TURQUIE — Naissances sous décret : Erdogan encadre la césarienne pour répondre au défi démographique

En Turquie, la question démographique est devenue une priorité nationale. Face à la baisse continue de la natalité, le président Recep Tayyip Erdogan a promulgué un décret visant à encadrer plus strictement le recours à l’accouchement par césarienne. Cette mesure s’inscrit dans une stratégie globale de soutien à la natalité, dans un pays confronté à des dynamiques de population similaires à celles observées dans plusieurs États de l’Union européenne ou en République populaire de Chine.

Le taux de fécondité turc, tombé à 1,51 enfant par femme en 2023, alerte les autorités. Cette évolution, liée à la modernisation du pays, à l’urbanisation croissante et à l’entrée massive des femmes dans les études supérieures et la vie active, inquiète le pouvoir exécutif qui voit dans la démographie un levier essentiel de souveraineté et de stabilité économique à long terme.

Dans ce contexte, le décret anticésarienne vise à promouvoir les accouchements dits « naturels », en limitant les indications de césarienne aux cas strictement médicaux. Pour les autorités, il s’agit d’encourager une dynamique de natalité plus robuste, en réduisant ce qu’elles considèrent comme une médicalisation excessive de la naissance, observée notamment dans les grandes villes.

Avec plus de 50 % des accouchements réalisés par césarienne en 2021, la Turquie affiche l’un des taux les plus élevés parmi les pays de l’Organisation de coopération et de développement économiques (OCDE). Ce chiffre, bien supérieur à la moyenne mondiale, résulte de multiples facteurs : préférences personnelles, choix des praticiens, commodité de planification, ou encore perception sociale de la douleur.

Toutefois, de nombreuses études médicales rappellent que la césarienne, bien que salvatrice dans certaines situations, comporte aussi des risques accrus pour la santé à long terme des mères et des enfants lorsqu’elle n’est pas médicalement justifiée. C’est dans cette optique que les autorités turques disent vouloir agir, en harmonisant les pratiques obstétricales et en renforçant la prévention.

Depuis plusieurs années, la Turquie met en œuvre une série de mesures pour stimuler la natalité : aides financières à la naissance, incitations au mariage, valorisation des familles nombreuses. Le président Erdogan a souvent exprimé sa volonté de voir les familles turques accueillir « au moins trois enfants », dans une logique de projection démographique et de renouvellement générationnel.

Cependant, comme d’autres pays confrontés à une baisse de la fécondité, la Turquie se heurte à des réalités profondes : coût de la vie, aspirations individuelles, répartition des rôles dans le foyer, et transformation des modèles familiaux. Dans ce contexte, les politiques natalistes volontaristes doivent composer avec une société plus instruite, plus urbaine, et plus consciente de ses choix.

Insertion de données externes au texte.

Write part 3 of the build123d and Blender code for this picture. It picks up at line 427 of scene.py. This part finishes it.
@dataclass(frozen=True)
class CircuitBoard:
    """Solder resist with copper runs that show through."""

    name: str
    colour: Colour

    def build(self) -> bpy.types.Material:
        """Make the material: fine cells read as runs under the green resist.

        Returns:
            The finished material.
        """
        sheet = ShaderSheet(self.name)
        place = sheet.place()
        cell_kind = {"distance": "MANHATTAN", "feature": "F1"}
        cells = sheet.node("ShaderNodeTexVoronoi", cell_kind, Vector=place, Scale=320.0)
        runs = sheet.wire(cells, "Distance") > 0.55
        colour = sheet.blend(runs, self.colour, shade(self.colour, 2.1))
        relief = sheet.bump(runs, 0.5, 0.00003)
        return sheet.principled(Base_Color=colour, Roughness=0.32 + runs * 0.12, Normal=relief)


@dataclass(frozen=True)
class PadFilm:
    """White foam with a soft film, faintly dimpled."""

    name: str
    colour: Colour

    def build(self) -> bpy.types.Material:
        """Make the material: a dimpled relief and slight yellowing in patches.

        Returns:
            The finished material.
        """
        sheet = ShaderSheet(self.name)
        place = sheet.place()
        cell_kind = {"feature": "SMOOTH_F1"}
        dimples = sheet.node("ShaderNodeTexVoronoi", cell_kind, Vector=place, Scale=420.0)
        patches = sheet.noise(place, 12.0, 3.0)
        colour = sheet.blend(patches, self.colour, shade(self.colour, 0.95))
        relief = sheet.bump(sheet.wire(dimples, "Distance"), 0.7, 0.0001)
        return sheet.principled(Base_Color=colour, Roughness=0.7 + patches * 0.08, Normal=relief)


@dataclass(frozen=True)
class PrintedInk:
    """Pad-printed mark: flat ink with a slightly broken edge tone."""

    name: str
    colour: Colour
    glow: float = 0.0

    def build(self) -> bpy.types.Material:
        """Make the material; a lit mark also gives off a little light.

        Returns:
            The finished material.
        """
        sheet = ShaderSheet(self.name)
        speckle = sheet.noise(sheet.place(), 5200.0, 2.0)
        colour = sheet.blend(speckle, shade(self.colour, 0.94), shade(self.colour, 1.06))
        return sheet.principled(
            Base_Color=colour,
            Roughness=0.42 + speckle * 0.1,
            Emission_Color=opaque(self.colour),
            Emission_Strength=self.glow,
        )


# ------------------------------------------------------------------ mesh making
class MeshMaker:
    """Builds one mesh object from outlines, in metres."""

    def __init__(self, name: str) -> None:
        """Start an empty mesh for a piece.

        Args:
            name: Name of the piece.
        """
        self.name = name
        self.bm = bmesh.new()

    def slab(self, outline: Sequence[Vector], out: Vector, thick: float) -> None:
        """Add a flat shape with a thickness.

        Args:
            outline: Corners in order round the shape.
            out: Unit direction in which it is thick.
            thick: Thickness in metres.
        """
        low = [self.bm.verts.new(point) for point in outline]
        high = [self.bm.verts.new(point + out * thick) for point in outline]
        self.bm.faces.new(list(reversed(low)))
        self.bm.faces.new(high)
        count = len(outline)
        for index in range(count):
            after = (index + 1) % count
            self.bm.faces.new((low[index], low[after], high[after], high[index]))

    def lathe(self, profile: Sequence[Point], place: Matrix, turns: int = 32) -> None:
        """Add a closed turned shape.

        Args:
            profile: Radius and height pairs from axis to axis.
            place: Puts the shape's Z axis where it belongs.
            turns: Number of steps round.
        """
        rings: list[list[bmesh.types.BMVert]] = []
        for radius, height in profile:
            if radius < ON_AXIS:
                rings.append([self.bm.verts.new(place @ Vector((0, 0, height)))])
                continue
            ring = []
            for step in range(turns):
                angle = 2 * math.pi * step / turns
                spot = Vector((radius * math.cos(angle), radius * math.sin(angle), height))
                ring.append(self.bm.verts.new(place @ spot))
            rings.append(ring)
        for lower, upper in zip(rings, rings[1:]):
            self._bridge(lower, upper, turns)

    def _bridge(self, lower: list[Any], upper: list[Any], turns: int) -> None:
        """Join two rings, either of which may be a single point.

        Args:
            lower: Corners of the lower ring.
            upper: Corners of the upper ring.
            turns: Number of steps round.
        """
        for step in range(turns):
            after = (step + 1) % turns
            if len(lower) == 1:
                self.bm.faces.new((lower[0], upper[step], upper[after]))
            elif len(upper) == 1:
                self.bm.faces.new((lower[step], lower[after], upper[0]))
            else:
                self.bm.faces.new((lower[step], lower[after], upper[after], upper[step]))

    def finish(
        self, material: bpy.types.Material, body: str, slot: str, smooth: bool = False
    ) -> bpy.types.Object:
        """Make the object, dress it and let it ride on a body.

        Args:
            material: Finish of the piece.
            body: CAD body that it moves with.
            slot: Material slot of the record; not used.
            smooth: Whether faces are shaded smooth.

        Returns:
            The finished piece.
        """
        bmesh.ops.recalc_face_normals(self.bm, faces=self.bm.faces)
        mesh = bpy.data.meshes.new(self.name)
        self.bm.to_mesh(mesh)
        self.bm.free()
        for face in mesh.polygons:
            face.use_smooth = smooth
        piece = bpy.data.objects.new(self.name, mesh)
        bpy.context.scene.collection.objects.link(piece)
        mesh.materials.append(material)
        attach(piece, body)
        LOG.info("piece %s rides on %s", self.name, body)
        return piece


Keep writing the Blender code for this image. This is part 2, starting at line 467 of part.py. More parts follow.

La décision d’Erdogan s’inscrit dans une réflexion plus large sur la manière dont les États répondent au vieillissement de leur population. Si certains privilégient des mécanismes incitatifs (comme le Japon ou la République de Corée), d’autres, à l’image de la Turquie, adoptent des mesures normatives sur les pratiques de santé ou les comportements familiaux.

Ce débat dépasse les frontières turques : il interroge la capacité des pouvoirs publics à concilier objectifs démographiques, respect des droits individuels, et impératifs de santé publique. Il soulève également une question essentielle : comment adapter les politiques natalistes aux évolutions culturelles et sociales, sans renoncer à l’écoute des aspirations citoyennes ?

La démarche turque illustre la tension croissante, partout dans le monde, entre gestion des équilibres démographiques et transformation des sociétés modernes. En cela, elle offre un exemple instructif, sans être un modèle unique. Pour les pays d’Afrique comme pour les États d’Amérique latine ou d’Europe centrale, le défi est partagé : construire des politiques de population ancrées dans le réel, équilibrées, et porteuses de cohésion.